Her throat moved as she swallowed. But she was not distracted, his Elizabeth. “You were going to tell me about Zack.”
“Tomorrow,” he said.
She searched his face. “He’s really all right?”
“He is fine.” Gau’s threat beat in his brain.
“I will take them from you. The woman and the child both.”
His jaw set. “I swear it.”
Elizabeth exhaled, her shoulders relaxing. “The clinic closes at two. Say, sometime after that?”
He would have another day with her, he thought. The relief he felt was new and troubling. “Tomorrow afternoon,” he agreed. “We will go to the beach.”
Her brows drew together. “The beach? But . . .”
“To talk about Zack,” he added.
“All right,” she said slowly. “If that’s what you want.”
It was not what he wanted at all. But he owed her the truth.
He could not rob her of their son without offering her even an explanation in return.
The next afternoon, Zack loaded groceries into the back of an SUV while its owner watched him closely. Like he was going to steal her beer or break her eggs or something.
“Thank you for shopping at Wiley’s,” he said before he closed the hatch.
Which was stupid, they were on a fricking island, where else was she going to shop? But Wiley said to say it, and Wiley was paying him, so he did.
He pushed her empty cart out of the way while the SUV backed up. The overcast parking lot was still half-full of cars from the two o’clock ferry. He jammed carts together, feeling the impact in his shoulders. He was stiff and sore from the night before, from hauling boxes and from the other thing.
The shark thing.
His throat closed. The parking lot blurred like the world underwater. Blinking fiercely, he grabbed at another cart. What was he going to do? He couldn’t escape what he was anymore. Couldn’t hide. Not with Morgan here, watching him. Knowing.
Sweat broke out on his face. What if Mom found out? Or Em. He felt sick to his stomach just thinking about it, guilty and excited and miserable. He’d always known he was different from the rest of his family, but at least when his dad . . . when Ben was alive, he’d felt like he belonged.
Where did he belong now?
He should never have left them alone last night, his mother and Morgan.
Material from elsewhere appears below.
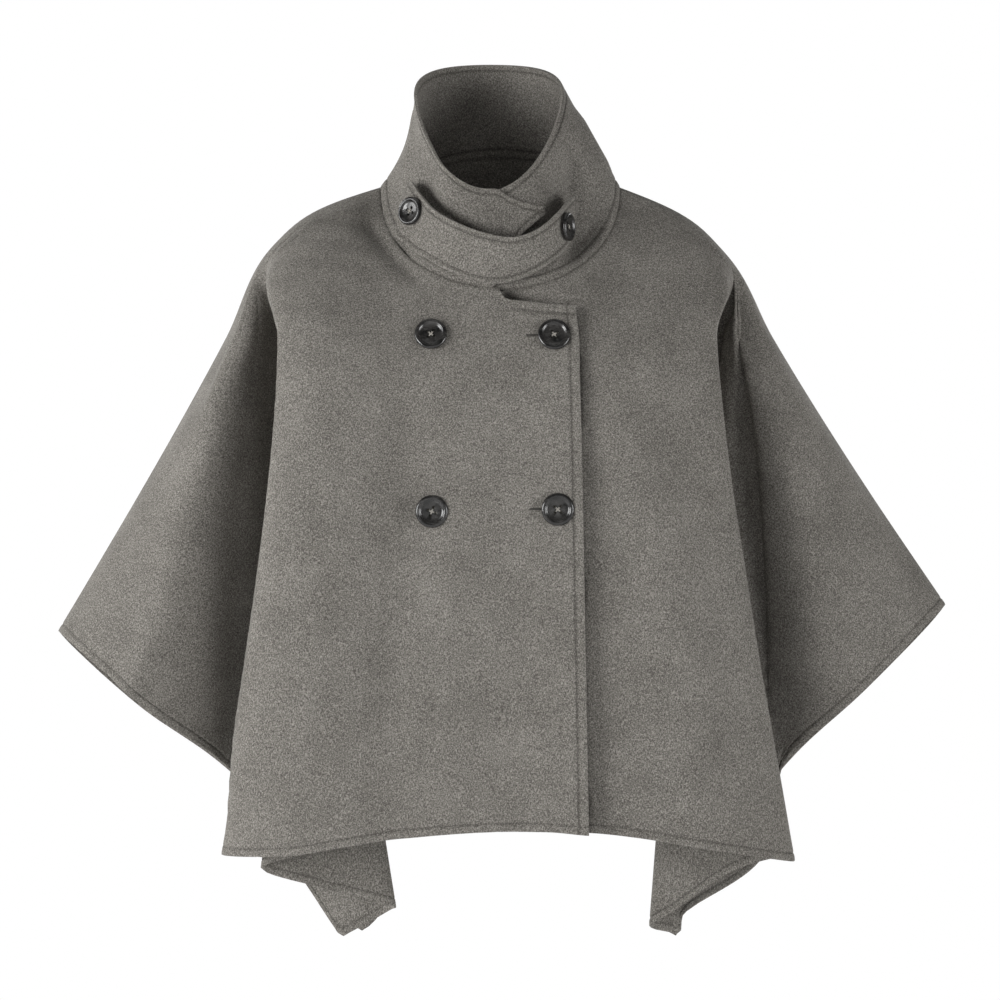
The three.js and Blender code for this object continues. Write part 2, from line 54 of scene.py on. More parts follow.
# Lines of cloth from the neck to the hem: degrees round the neck and the shoulder, then places on the cloth
lineColumns = ["name", "neck", "shoulder", "bustX", "bustY", "bustZ", "hemX", "hemY", "hemZ"]
frontLines = [dict(zip(lineColumns, row)) for row in [
    ["right tip", -90, -90, -244, 0, -134, -399, 0, -399],
    ["right cuff end", -89.4, -89, -240, -20, -134, -385, -24, -405],
    ["right cuff upper", -88.6, -87.6, -231, -40, -134, -323, -62, -452],
    ["right cuff middle", -87.6, -86, -216, -36, -134, -241, -24, -524],
    ["right cuff lower", -86.6, -84.4, -202, -28, -134, -176, -18, -628],
    ["right corner outer", -86, -83.4, -194, -25, -134, -150, -20, -667],
    ["right corner", -85.6, -82.8, -190, -24, -134, -143, -22, -675],
    ["right corner inner", -85.2, -82.1, -187, -24.5, -134, -134, -24, -670],
    ["right inner fold back", -84.4, -81, -183, -26, -134, -99, -30, -649],
    ["right inner fold", -83.2, -79.2, -179, -33, -133, -94, -42, -643],
    ["right pleat lower", -82, -77.4, -177, -41, -133, -160, -56, -622],
    ["right pleat fold", -80.8, -75.8, -176, -50, -132, -212, -66, -602],
    ["right pleat return", -79.6, -74.4, -175, -62, -131, -146, -76, -580],
    ["right front fold back", -78, -73, -177, -75, -130, -235, -82, -582],
    ["right front fold", -76, -71, -184, -86, -130, -243, -100, -582],
    ["right side front", -66, -47, -152, -110, -143, -179, -142, -573],
    ["right front", -52, -29, -112, -123, -158, -134, -150, -564],
    ["under edge", -34, -15, -68, -126, -168, -74, -150, -555],
    ["centre front", 0, 0, 0, -128, -172, 3, -150, -550],
    ["placket edge", 34, 15, 68, -126, -168, 76, -152, -551],
    ["left front", 52, 29, 112, -122, -158, 127, -151, -557],
    ["left side front", 66, 47, 153, -108, -143, 200, -142, -571],
    ["left front fold", 76, 71, 186, -86, -130, 258, -104, -587],
    ["left front fold back", 78, 73, 180, -75, -130, 251, -84, -587],
    ["left pleat upper", 79.8, 75, 178, -62, -131, 206, -70, -604],
    ["left pleat lower", 81.4, 77, 179, -48, -132, 156, -56, -643],
    ["left inner fold", 83, 79.2, 182, -34, -133, 136, -44, -659],
    ["left inner fold back", 84.4, 81, 186, -25, -134, 141, -31, -667],
    ["left corner inner", 85.1, 82, 189, -24, -134, 151, -28, -669],
    ["left corner", 85.5, 82.6, 191, -25, -134, 161, -27, -673],
    ["left corner outer", 85.9, 83.2, 194, -29, -134, 165, -28, -655],
    ["left cuff lower", 86.4, 84, 198, -35, -134, 175, -31, -645],
    ["left cuff lower middle", 87.2, 85.4, 204, -43, -134, 236, -40, -598],
    ["left cuff middle", 88, 86.6, 214, -47, -134, 259, -46, -508],
    ["left cuff upper", 88.8, 87.8, 230, -36, -134, 328, -50, -440],
    ["left cuff end", 89.4, 89, 240, -18, -134, 388, -18, -385],
    ["left tip", 90, 90, 243, 0, -134, 402, 0, -375],
]]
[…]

The words ran together in his head,
hismotherandmorgan
, making him uneasy in a different way.
Had he told her yet? Maybe not. Probably not. She hadn’t said anything this morning. Just drank her coffee and packed Emily’s lunch and asked him the usual mom sort of questions. But it was getting harder and harder for both of them to pretend that everything was normal. That
he
was normal.
Morgan’s deep voice rolled in his head.
“You are not a freak. You are finfolk.”
Whatever.
At least while he was at work he could forget for a little while. He rolled the carts toward the store entrance, letting their rattle jar his arms and fill his head.
He wasn’t going to think about it. Any of it.
He dumped the carts at the front of the store. While he was outside loading groceries, Wiley had taken his place bagging for the older cashier, Dot. Which meant . . .
Gritting his teeth, Zack walked to the station at the end of Stephanie’s checkout line.
She tossed her red-black hair without looking at him. “Where were you?”
“I had to take some woman’s groceries out to her car. Paper or plastic?” he asked the customer.
“Oh, plastic.”
Stephanie’s hands never missed a beat, pushing, weighing, ringing up the items sliding past her register. Her nails today were painted dark purple. “I meant last night.”
His mind slid away from the memory of the orb and the cold, terrifying rush through the water.
“I was here.” He piled cold cuts into a plastic bag, topped off with napkins. “Working.”